- **DATA SUPPLIED**:

◇ ◇ ◇ ◇ ◇ ◇ ◇

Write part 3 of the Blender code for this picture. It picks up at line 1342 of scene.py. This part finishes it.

◇ ◇ ◇ ◇ ◇ ◇ ◇

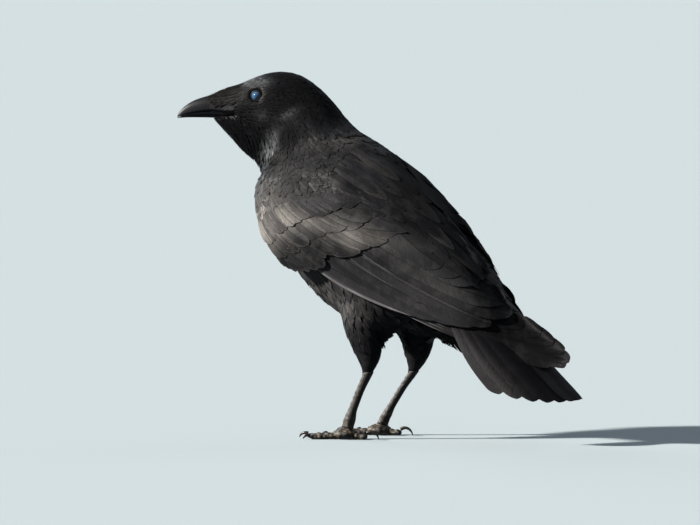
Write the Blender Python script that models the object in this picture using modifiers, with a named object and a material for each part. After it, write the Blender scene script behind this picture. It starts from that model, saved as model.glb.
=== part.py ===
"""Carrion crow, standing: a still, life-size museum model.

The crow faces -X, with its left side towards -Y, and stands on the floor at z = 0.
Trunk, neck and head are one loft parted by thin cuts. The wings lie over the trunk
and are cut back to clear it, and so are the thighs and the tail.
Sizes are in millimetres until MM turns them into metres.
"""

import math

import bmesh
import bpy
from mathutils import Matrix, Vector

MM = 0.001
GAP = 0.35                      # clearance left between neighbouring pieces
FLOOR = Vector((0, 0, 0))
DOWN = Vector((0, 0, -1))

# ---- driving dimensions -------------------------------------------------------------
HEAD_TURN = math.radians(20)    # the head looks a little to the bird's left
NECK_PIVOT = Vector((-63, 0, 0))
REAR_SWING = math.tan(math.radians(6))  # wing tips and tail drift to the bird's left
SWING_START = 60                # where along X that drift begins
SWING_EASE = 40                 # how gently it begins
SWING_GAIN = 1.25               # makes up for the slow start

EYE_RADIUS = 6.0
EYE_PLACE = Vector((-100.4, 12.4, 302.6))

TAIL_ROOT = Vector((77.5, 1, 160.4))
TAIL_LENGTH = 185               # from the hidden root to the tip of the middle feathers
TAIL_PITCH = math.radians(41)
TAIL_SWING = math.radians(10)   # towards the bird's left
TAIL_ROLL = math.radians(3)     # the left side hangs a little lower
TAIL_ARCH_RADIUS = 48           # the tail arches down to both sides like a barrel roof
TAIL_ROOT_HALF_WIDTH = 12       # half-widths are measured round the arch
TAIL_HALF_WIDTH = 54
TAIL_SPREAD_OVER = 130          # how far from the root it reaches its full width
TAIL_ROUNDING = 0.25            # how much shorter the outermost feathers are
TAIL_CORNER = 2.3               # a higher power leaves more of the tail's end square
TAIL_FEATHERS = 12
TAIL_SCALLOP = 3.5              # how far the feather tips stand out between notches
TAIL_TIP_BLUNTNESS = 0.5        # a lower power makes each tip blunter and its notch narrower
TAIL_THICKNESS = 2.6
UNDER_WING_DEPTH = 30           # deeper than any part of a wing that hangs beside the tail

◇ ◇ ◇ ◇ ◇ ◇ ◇

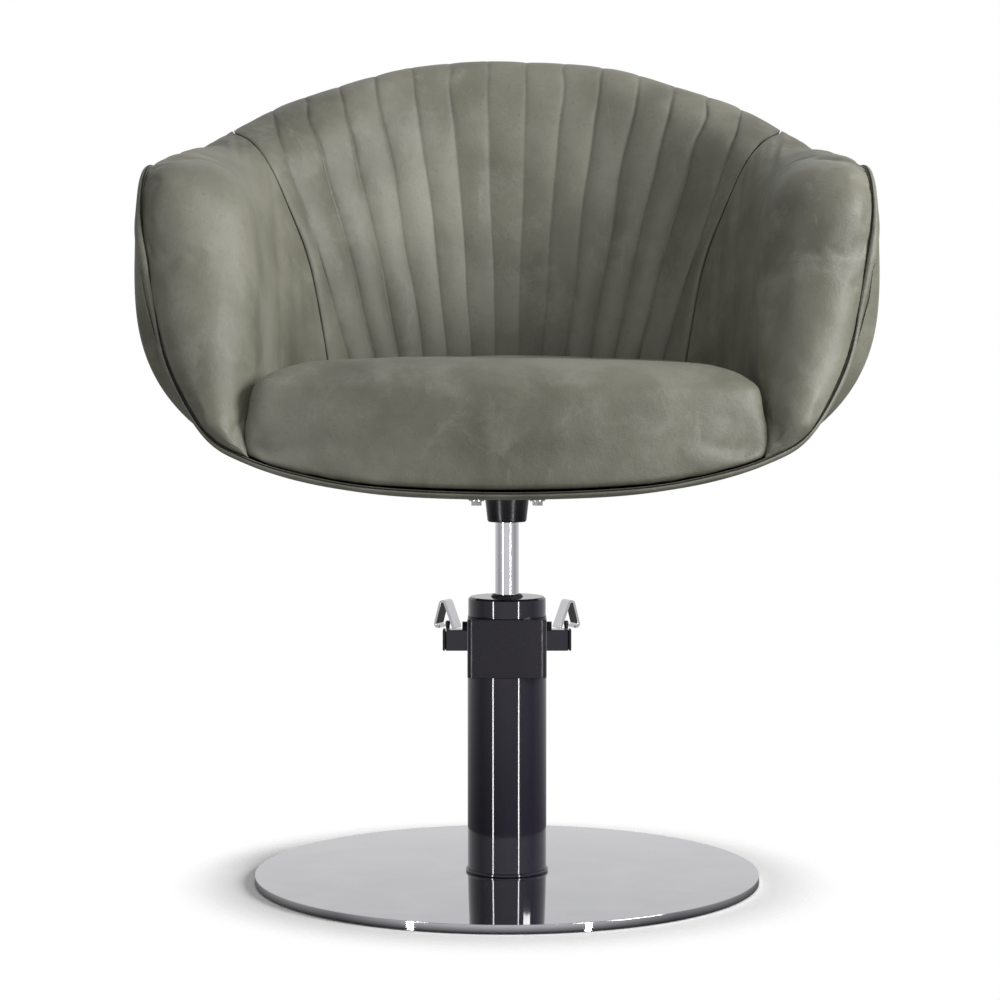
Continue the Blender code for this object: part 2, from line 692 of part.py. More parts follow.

◇ ◇ ◇ ◇ ◇ ◇ ◇

- **WRITTEN PROBLEM**: What do the lines above say from the one containing "Write the Blender Python" down to the one containing "life-size museum model."? Return them exactly, both end lines included, and only them.

- **EXERCISE RESPONSE**:
Write the Blender Python script that models the object in this picture using modifiers, with a named object and a material for each part. After it, write the Blender scene script behind this picture. It starts from that model, saved as model.glb.
=== part.py ===
"""Carrion crow, standing: a still, life-size museum model.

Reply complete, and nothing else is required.